### What you will do:
Begin with the line that contains "Keep writing the Blender", end with the line that contains "return found", and extract exactly that stretch of lines.
* * * *
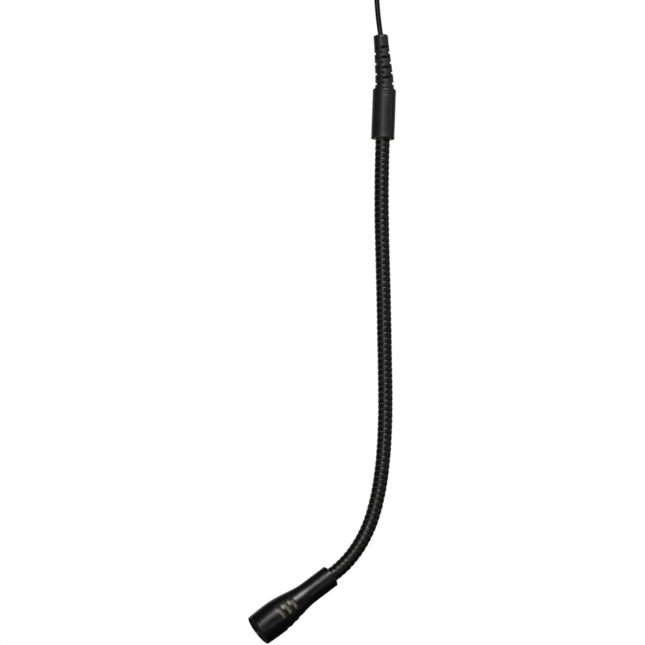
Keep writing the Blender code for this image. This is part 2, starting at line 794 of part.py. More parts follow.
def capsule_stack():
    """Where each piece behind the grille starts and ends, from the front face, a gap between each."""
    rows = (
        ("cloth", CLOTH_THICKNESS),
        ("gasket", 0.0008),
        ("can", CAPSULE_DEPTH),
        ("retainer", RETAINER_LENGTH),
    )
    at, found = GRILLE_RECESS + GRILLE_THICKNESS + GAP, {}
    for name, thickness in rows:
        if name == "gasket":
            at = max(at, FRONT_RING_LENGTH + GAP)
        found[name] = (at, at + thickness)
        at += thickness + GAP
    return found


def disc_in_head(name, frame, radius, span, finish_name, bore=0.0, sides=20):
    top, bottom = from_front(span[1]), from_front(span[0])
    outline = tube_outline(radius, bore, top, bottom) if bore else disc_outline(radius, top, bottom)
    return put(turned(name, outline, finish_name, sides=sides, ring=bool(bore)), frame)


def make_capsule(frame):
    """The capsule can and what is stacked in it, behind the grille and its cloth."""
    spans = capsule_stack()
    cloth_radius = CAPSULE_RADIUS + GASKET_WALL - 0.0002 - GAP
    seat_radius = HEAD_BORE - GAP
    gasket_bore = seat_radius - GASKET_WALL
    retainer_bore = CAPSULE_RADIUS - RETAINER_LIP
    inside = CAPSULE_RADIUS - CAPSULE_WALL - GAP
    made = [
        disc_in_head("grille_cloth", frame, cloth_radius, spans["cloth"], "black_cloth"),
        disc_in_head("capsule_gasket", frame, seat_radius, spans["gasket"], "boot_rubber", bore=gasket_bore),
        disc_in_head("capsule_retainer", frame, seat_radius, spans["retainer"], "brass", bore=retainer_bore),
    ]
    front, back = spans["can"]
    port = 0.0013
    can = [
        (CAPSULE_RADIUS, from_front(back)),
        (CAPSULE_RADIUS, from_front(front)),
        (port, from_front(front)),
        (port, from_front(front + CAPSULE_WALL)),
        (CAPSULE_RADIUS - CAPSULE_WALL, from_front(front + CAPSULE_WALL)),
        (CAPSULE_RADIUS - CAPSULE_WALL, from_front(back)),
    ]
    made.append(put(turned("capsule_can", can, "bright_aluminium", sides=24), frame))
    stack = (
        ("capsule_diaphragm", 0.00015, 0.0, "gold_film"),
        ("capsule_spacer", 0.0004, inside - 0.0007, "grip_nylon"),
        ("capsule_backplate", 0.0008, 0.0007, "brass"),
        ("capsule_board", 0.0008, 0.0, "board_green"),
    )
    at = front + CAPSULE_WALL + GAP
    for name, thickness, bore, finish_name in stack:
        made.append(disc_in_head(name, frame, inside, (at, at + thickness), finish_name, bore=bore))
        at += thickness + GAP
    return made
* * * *
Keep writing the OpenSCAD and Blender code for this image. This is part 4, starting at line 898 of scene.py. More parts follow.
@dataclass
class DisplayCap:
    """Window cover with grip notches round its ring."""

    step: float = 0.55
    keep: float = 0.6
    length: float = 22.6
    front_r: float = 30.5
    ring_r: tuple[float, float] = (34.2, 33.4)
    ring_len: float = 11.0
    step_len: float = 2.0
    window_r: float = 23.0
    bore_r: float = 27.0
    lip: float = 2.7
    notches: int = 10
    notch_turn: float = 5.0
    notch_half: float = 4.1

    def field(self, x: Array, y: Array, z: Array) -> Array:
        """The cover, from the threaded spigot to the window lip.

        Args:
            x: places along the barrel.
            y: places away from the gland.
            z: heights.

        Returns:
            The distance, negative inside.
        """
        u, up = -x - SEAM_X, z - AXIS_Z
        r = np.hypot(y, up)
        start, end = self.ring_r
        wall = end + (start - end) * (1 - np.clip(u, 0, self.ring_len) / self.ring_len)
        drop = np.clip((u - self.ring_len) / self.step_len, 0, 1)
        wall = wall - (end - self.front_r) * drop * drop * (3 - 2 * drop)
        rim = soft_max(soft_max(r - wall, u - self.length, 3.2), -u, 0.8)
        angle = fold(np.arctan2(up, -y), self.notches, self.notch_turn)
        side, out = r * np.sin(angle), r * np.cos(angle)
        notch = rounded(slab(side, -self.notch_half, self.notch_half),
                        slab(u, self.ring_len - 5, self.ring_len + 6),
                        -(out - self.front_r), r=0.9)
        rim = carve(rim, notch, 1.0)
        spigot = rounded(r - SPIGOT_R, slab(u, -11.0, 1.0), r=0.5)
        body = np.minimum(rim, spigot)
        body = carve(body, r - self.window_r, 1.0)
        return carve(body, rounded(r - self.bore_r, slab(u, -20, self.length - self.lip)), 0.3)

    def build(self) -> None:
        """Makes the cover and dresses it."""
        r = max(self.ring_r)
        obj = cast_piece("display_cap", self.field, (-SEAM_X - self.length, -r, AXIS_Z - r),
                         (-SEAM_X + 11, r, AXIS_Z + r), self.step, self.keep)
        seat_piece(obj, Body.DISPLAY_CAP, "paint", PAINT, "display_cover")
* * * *
### Output for this exercise:
Keep writing the Blender code for this image. This is part 2, starting at line 794 of part.py. More parts follow.
def capsule_stack():
    """Where each piece behind the grille starts and ends, from the front face, a gap between each."""
    rows = (
        ("cloth", CLOTH_THICKNESS),
        ("gasket", 0.0008),
        ("can", CAPSULE_DEPTH),
        ("retainer", RETAINER_LENGTH),
    )
    at, found = GRILLE_RECESS + GRILLE_THICKNESS + GAP, {}
    for name, thickness in rows:
        if name == "gasket":
            at = max(at, FRONT_RING_LENGTH + GAP)
        found[name] = (at, at + thickness)
        at += thickness + GAP
    return found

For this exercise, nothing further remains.